> **Exercise objective**: Beginning with the line that contains "failed += [body.Label" and ending with the line that contains "imported = [obj", reproduce each line exactly; include both and add nothing.
--------------------------------------------------
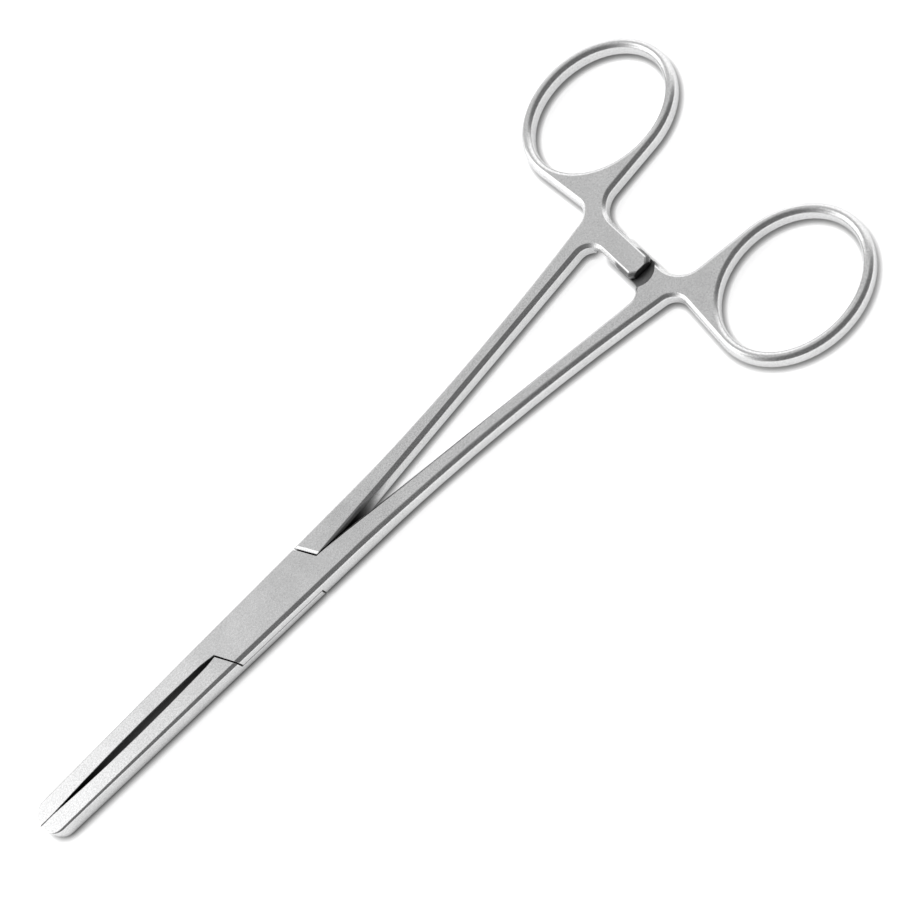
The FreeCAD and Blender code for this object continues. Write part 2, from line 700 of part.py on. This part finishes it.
    def shoulder_bevels(self):
        """The shallow bevel where the full thickness of the shank begins."""
        base = self.body.Tip
        rear_x, rear_y = shoulder_end(-1, self.other_shoulder)
        edge_x = self.size(f"({rear_x} - {self.other_shoulder}) / 2")
        edge_y = self.size(self.mirrored(f"{rear_y} / 2"))
        middle = Part.Vertex(edge_x, edge_y, self.size(self.height(f"-{MIDDLE}")))
        nearest = min(enumerate(base.Shape.Edges, start=1),
                      key=lambda numbered: numbered[1].distToShape(middle)[0])
        add(self.body, "Chamfer", self.title("shoulder_bevel"), Base=(base, [f"Edge{nearest[0]}"]),
            ChamferType="Two distances",
            Size="sheet.shoulder_bevel_width", Size2="sheet.shoulder_bevel_depth")


def rivet_profile(body, name, fit):
    """Half of the rivet's section, widened all round by a fit."""
    head = f"sheet.rivet_head_radius + {fit}"
    shaft = f"sheet.rivet_radius + {fit}"
    section = Outline(body, name, role="XZ_Plane")
    section.polygon([("0", "0"), (head, "0"), (shaft, "sheet.rivet_head_depth"),
                     (shaft, "sheet.joint_thickness - sheet.rivet_head_depth"),
                     (head, "sheet.joint_thickness"), ("0", "sheet.joint_thickness")])
    return section


def make_rivet(doc):
    """The rivet, peened flush into a countersink at each end."""
    body = doc.addObject("PartDesign::Body", "pivot_rivet")
    body.Label = "pivot_rivet"
    section = rivet_profile(body, "rivet_section", "0")
    add(body, "Revolution", "rivet", Profile=section.sketch,
        ReferenceAxis=(section.sketch, ["V_Axis"]))
    return body


def check(doc):
    """Stops before anything is written if a feature has failed."""
    failed = [item.Label for item in doc.Objects if {"Invalid", "Error"} & set(item.State)]
    bodies = [item for item in doc.Objects if item.TypeId == "PartDesign::Body"]
    failed += [body.Label for body in bodies if body.Shape.isNull() or not body.Shape.isValid()]
    if failed:
        raise RuntimeError(f"not built: {', '.join(failed)}")
    return bodies


def main():
    doc = FreeCAD.newDocument("tube_occluding_forceps")
    make_sheet(doc)
    Half(doc, "upper_half", UPPER, "sheet.upper_shoulder", "sheet.lower_shoulder", "0")
    Half(doc, "lower_half", LOWER, "sheet.lower_shoulder", "sheet.upper_shoulder",
         "sheet.rivet_clearance")
    make_rivet(doc)
    doc.recompute()
    bodies = check(doc)
    os.makedirs("parts", exist_ok=True)
    for body in bodies:
        body.Shape.exportStep(f"parts/{body.Label}.step")


main()
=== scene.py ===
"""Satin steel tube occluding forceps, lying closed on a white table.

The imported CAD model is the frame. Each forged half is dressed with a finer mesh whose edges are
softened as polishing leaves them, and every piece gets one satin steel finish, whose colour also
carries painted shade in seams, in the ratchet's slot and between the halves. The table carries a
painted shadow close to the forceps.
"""

import logging
import math
from dataclasses import dataclass, field
from enum import Enum

import bmesh
import bpy
from mathutils import Matrix, Vector

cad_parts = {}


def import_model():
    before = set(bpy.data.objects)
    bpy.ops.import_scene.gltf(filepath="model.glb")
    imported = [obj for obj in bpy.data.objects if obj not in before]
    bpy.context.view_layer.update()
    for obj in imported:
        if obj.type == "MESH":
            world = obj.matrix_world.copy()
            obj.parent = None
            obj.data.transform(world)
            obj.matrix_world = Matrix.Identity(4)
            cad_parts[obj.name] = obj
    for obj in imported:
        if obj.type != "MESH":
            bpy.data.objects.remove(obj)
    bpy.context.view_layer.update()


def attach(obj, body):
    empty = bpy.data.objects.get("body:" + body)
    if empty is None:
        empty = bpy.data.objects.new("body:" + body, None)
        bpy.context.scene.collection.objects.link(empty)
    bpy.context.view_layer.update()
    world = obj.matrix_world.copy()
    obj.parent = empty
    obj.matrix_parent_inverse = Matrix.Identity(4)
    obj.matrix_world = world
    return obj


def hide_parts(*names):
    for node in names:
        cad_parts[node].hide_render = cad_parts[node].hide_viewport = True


LOG = logging.getLogger("forceps")
MM = 0.001


class Body(Enum):
    """The bodies of the forceps that move against each other."""

    UPPER = "upper"
    LOWER = "lower"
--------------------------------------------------
> **Full output**:
    failed += [body.Label for body in bodies if body.Shape.isNull() or not body.Shape.isValid()]
    if failed:
        raise RuntimeError(f"not built: {', '.join(failed)}")
    return bodies


def main():
    doc = FreeCAD.newDocument("tube_occluding_forceps")
    make_sheet(doc)
    Half(doc, "upper_half", UPPER, "sheet.upper_shoulder", "sheet.lower_shoulder", "0")
    Half(doc, "lower_half", LOWER, "sheet.lower_shoulder", "sheet.upper_shoulder",
         "sheet.rivet_clearance")
    make_rivet(doc)
    doc.recompute()
    bodies = check(doc)
    os.makedirs("parts", exist_ok=True)
    for body in bodies:
        body.Shape.exportStep(f"parts/{body.Label}.step")


main()
=== scene.py ===
"""Satin steel tube occluding forceps, lying closed on a white table.

The imported CAD model is the frame. Each forged half is dressed with a finer mesh whose edges are
softened as polishing leaves them, and every piece gets one satin steel finish, whose colour also
carries painted shade in seams, in the ratchet's slot and between the halves. The table carries a
painted shadow close to the forceps.
"""

import logging
import math
from dataclasses import dataclass, field
from enum import Enum

import bmesh
import bpy
from mathutils import Matrix, Vector

cad_parts = {}


def import_model():
    before = set(bpy.data.objects)
    bpy.ops.import_scene.gltf(filepath="model.glb")
    imported = [obj for obj in bpy.data.objects if obj not in before]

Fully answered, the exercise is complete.